The Buda Limestone is, in geological terms, a dual-resource formation capable of hosting both hydrocarbons in tight matrix zones and freshwater in fracture networks simultaneously. This is a relatively rare characteristic of certain carbonate systems and creates interpretive complexity for non-specialists trying to assess the formation's overall resource condition.

Key Statistics: Buda Limestone at a Glance

Metric Data Point
Estimated time to functional depletion 10 to 20 years at current extraction rates
Matrix porosity Below 6%
Groundwater Availability Model status (Uvalde County) None
Remaining technically recoverable oil 12 million barrels
Remaining technically recoverable gas 184 billion cubic feet
Cumulative historical oil production 204 million barrels (since approximately 1930)
Cumulative historical gas production 287 billion cubic feet
Primary water uses Domestic consumption and agricultural irrigation
Hydraulic connection Edwards (Balcones Fault Zone) Aquifer

Is Sustainable Management Still Possible?

The path toward sustainable management of the Buda Limestone running dry in Texas begins with filling the most obvious gap in the current framework: the development of a Groundwater Availability Model for Uvalde County. The Texas Water Development Board holds jurisdiction over GAM development mandates across the state, and the absence of a model for the Buda Limestone in this county represents a resolvable problem rather than an intractable one.

GAM development requires geological data collection, numerical modelling, and calibration against observed water level records — a process that typically spans several years and requires coordinated agency involvement. In addition, mine reclamation innovations demonstrate that proactive environmental intervention, when initiated early, consistently produces better outcomes than reactive management under crisis conditions.

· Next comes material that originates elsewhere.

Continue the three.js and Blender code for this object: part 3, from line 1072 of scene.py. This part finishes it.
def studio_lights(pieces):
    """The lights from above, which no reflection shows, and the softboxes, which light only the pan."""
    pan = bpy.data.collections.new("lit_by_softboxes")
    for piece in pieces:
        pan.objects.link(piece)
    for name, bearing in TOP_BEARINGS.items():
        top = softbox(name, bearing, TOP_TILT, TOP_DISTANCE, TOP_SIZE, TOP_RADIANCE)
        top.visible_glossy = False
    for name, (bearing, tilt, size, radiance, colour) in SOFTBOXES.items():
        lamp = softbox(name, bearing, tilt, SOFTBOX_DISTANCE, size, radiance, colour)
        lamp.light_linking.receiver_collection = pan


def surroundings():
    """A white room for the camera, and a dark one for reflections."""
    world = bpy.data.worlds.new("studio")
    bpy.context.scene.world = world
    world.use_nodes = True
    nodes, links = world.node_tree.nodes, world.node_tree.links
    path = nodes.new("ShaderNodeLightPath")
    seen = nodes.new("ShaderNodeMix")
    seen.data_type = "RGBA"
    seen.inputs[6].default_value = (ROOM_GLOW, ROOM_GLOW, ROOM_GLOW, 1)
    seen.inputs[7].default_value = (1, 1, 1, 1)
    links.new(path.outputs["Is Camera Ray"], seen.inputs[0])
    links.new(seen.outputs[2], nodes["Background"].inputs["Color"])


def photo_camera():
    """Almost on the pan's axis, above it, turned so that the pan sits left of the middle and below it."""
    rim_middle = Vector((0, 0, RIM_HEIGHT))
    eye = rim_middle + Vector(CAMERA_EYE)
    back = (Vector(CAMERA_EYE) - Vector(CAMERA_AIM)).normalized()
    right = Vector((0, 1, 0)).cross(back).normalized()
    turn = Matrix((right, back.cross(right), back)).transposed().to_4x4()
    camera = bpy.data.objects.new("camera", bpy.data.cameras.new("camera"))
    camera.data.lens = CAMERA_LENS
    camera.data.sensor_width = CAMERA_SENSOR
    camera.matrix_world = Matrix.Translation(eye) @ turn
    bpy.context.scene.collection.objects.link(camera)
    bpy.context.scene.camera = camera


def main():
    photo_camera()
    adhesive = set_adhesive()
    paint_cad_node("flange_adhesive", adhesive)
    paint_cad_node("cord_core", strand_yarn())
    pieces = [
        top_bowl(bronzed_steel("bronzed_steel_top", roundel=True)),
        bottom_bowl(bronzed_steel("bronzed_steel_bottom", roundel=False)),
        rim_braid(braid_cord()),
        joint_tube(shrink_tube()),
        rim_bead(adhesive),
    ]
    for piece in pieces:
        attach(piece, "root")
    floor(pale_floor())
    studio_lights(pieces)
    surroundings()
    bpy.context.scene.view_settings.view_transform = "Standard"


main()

Beyond modelling, several demand-side and supply-side measures deserve consideration:

  • Adoption of precision irrigation technologies that reduce water consumption per acre while maintaining agricultural productivity, bringing Uvalde County usage patterns into line with state averages in more intensively managed regions.
  • Regulatory tools available to Groundwater Conservation Districts, including extraction volume limits and permit conditions tied to monitored water levels, provide a legal framework for demand management that can be activated once monitoring infrastructure is in place.
  • Integration of Buda Limestone data into the existing Edwards Aquifer Authority monitoring network would leverage established infrastructure to close some of the observational gaps created by the absent GAM.
  • Conjunctive use planning, which combines surface water and groundwater sources to reduce aquifer dependency during periods of peak extraction demand, has proven effective in other Texas basins and could extend the Buda Limestone's usable life if implemented before functional dryness arrives.

The critical constraint in all of these approaches is time. Expert projections placing functional depletion within a 10 to 20 year window mean that the window for proactive intervention is already narrower than it should be.

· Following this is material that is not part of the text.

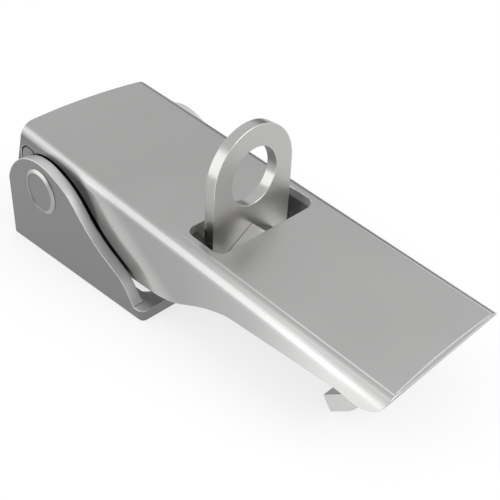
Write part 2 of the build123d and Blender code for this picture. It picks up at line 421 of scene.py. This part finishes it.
def tone_lever(material, box):
    """Paints light and shade into the lever's finish by the place and the way of its faces.

    The flanges' tone comes in with the size of the object-space normal's Y, eased over
    FLANGE_FACING, and every other face has the top's. Level flanges are sleeker at the back.
    """
    tree = material.node_tree
    shader = tree.nodes["Principled BSDF"]
    plain = shader.inputs["Base Color"].links[0].from_socket
    grain = shader.inputs["Roughness"].links[0].from_socket
    place = add_node(tree, "ShaderNodeTexCoord")
    along = add_node(tree, "ShaderNodeSeparateXYZ", {0: place.outputs["Object"]})
    facing = add_node(tree, "ShaderNodeSeparateXYZ", {0: place.outputs["Normal"]})
    size = add_node(tree, "ShaderNodeMath", {0: facing.outputs["Y"]}, operation="ABSOLUTE")
    across = size.outputs["Value"]
    share = ranged(tree, along.outputs["X"], (box[0].x, box[1].x))

    top = top_tone(tree, plain, share, across)
    flange = flange_tone(tree, place.outputs["Object"], along, share)
    ease = ranged(tree, across, FLANGE_FACING, interpolation="SMOOTHSTEP")
    tree.links.new(mixed(tree, ease, top, flange), shader.inputs["Base Color"])

    level = ranged(tree, across, SLEEK_FACING)
    back = ranged(tree, share, SLEEK_REACH, (1.0, 0.0))
    sleek = add_node(tree, "ShaderNodeMath", {0: level, 1: back}, operation="MULTIPLY")
    inputs = {0: sleek.outputs["Value"], 1: SLEEK, 2: grain}
    sheen = add_node(tree, "ShaderNodeMath", inputs, operation="MULTIPLY_ADD")
    tree.links.new(sheen.outputs["Value"], shader.inputs["Roughness"])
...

Frequently Asked Questions About the Buda Limestone Running Dry in Texas

How long before the Buda Limestone runs dry?

Current expert projections suggest functional depletion could occur within 10 to 20 years at present extraction rates, particularly if drought conditions accelerate pressure loss.

Is the Buda Limestone the same as the Edwards Aquifer?

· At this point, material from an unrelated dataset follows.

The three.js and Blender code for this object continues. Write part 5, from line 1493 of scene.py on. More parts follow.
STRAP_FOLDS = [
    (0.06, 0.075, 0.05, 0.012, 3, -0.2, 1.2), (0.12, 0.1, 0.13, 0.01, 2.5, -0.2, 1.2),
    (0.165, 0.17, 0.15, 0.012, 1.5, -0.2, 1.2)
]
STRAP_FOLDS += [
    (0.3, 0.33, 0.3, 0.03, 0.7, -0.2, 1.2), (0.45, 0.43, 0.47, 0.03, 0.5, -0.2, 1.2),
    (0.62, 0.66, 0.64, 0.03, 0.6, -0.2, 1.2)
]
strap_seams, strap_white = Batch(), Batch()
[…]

No. The Edwards (Balcones Fault Zone) Aquifer is a separate, larger, and more extensively regulated system. The Buda Limestone lies stratigraphically beneath the Eagle Ford Group and has significantly less regulatory oversight and monitoring infrastructure.

Does the remaining oil and gas in the Buda Limestone affect the water supply?

The petroleum resources are a geologically separate concern. The 12 million barrels of oil and 184 billion cubic feet of gas represent residual hydrocarbon volumes in tight matrix zones and have no direct bearing on freshwater availability in the formation's fracture networks.

Why is there no groundwater model for the Buda Limestone in Uvalde County?

The absence reflects historical gaps in regulatory prioritisation for smaller or less commercially prominent aquifer systems. Without a GAM, sustainable yield thresholds and depletion timelines cannot be reliably calculated, leaving water managers without the tools needed to prevent overextraction.

What happens to communities if the aquifer fails?

Domestic and agricultural users without alternative supply access would face escalating extraction costs, potential supply abandonment, and dependency on imported water or costly new infrastructure developed under conditions far less favourable than proactive planning would allow.

Disclaimer: Projections regarding aquifer depletion timelines represent expert estimates based on current extraction rates and geological assessments. Actual outcomes will depend on changes in demand, precipitation patterns, regulatory intervention, and other variables. This article is intended for informational purposes only and does not constitute water resource management advice. Readers seeking authoritative data on Texas aquifer systems are encouraged to consult resources published by the Texas Water Development Board and the U.S. Geological Survey's National Water Information System.